The SGC is a registered charity (number 1097737) that receives funds from the Canadian Institutes for Health Research, the Canada Foundation for Innovation, Genome Canada, GlaxoSmithKline, Pfizer, Eli Lilly, the Novartis Research Foundation, the Ontario Ministry of Research and Innovation, and the Wellcome Trust. P.F. is supported by a Wellcome Trust Career Development Fellowship (095751/Z/11/Z). T.P. and A.-C.G. are supported by a Global Leadership Round in Genomics and Life Sciences from the Ontario Ministry of Health and Innovation. J.-P.L. is supported by a fellowship from the Natural Sciences and Engineering Research Council of Canada. A.-C.G. and C.H.A. hold Canada Research Chairs in Functional Proteomics and Structural Proteomics, respectively.

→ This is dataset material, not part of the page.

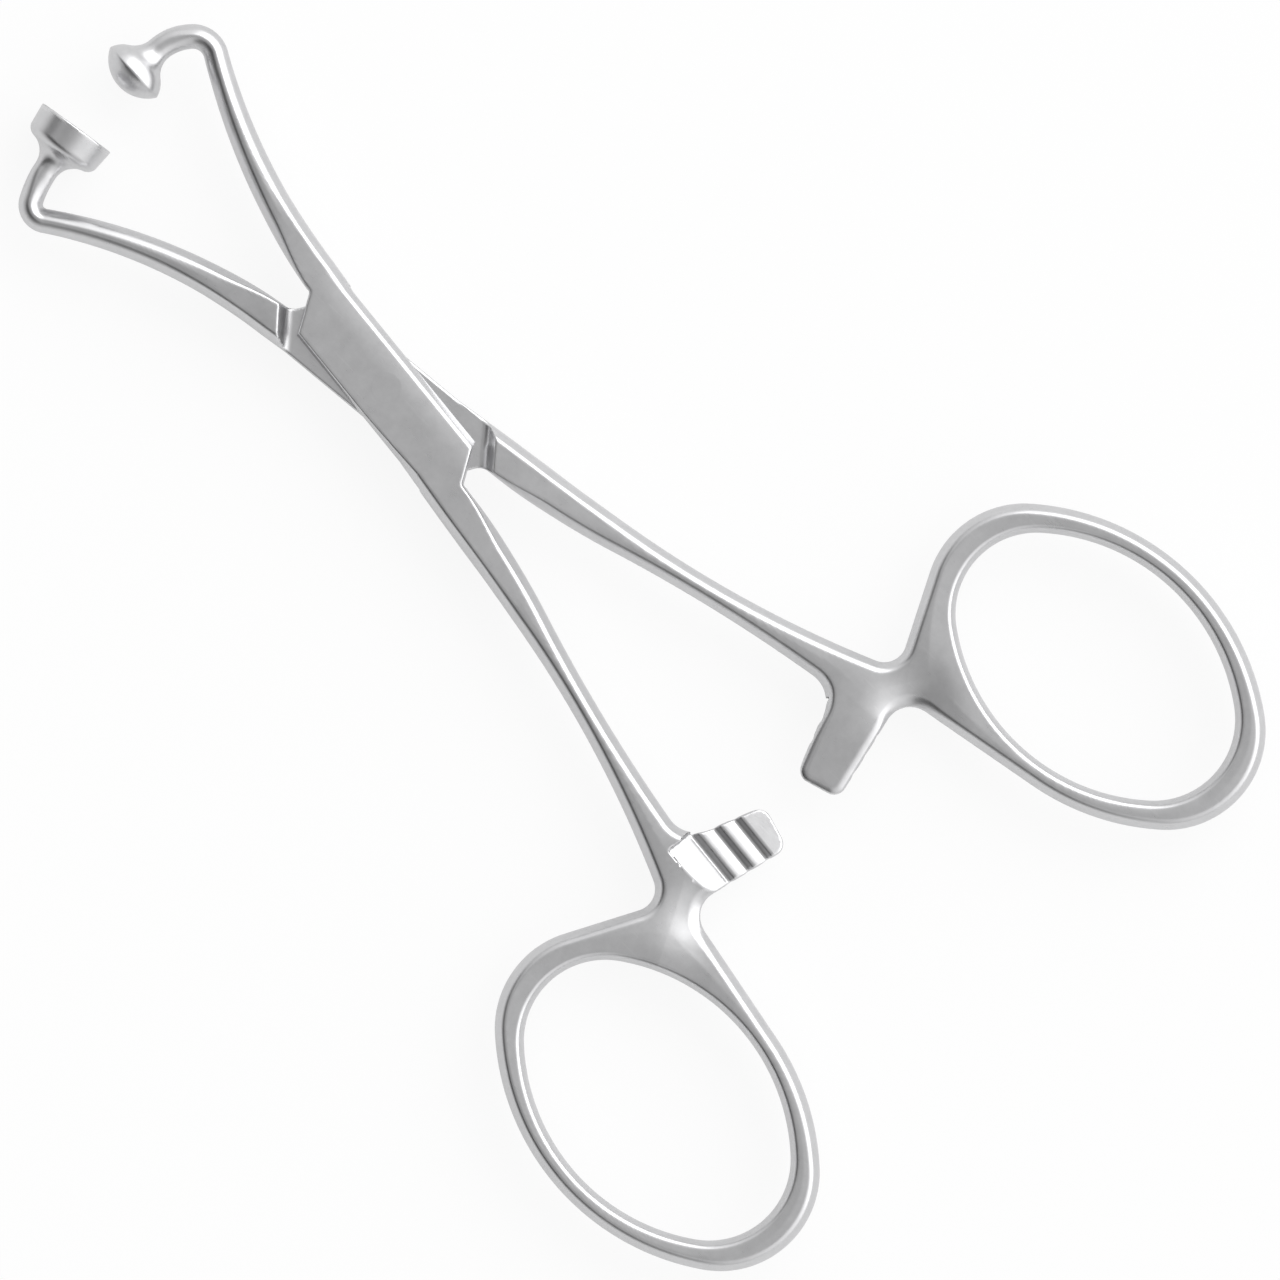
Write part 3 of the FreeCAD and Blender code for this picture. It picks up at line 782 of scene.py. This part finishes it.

The models and structure factors of the reported bromodomain proteins have been deposited in the Protein Data Bank with the PDB accession codes 2NXB (BRD3(1)), 2OO1 (BRD3(2)), 2OSS (BRD4(1)), 2OUO (BRD4(2)), 2RFJ (BRDT(1)), 3HME (BRD9), 3D7C (GCN5L2), 3DAI (ATAD2), 3G0L (BAZ2B), 3GG3 (PCAF), 3DWY (CREBBP), 3UV2 (FALZ), 3IU5 (PB1(1)), 3HMF (PB1(2)), 3K2J (PB1(3)), 3TLP (PB1(4)), 3G0J (PB1(5)), 3IU6 (PB1(6)), 3I3J (EP300), 3HMH (TAF1L(2)), 3UV4 (TAF1(2)), 3LXJ (KIAA1240), 3MQM (ASH1L), 3MB3 (PHIP(2)), 3UVD (SMARCA4), 3NXB (CECR2), 3Q2E (WDR9(2)), 3UV5 (TAF1(1/2)), 3RCW (BRD1), 3UVW (BRD4(1)/H4K5acK8ac), 3UVX (BRD4(1)/H4K12acK16ac), 3UVY (BRD4(1)/H4K16acK20ac), 3UW9 (BRD4(1)/H4K8acK12ac), 3P1C (CREBBP/Kac), 3P1D (CREBBP/N-Methyl-2-pyrrolidone), and 3MB4 (PB1(5)/N-Methyl-2-pyrrolidone).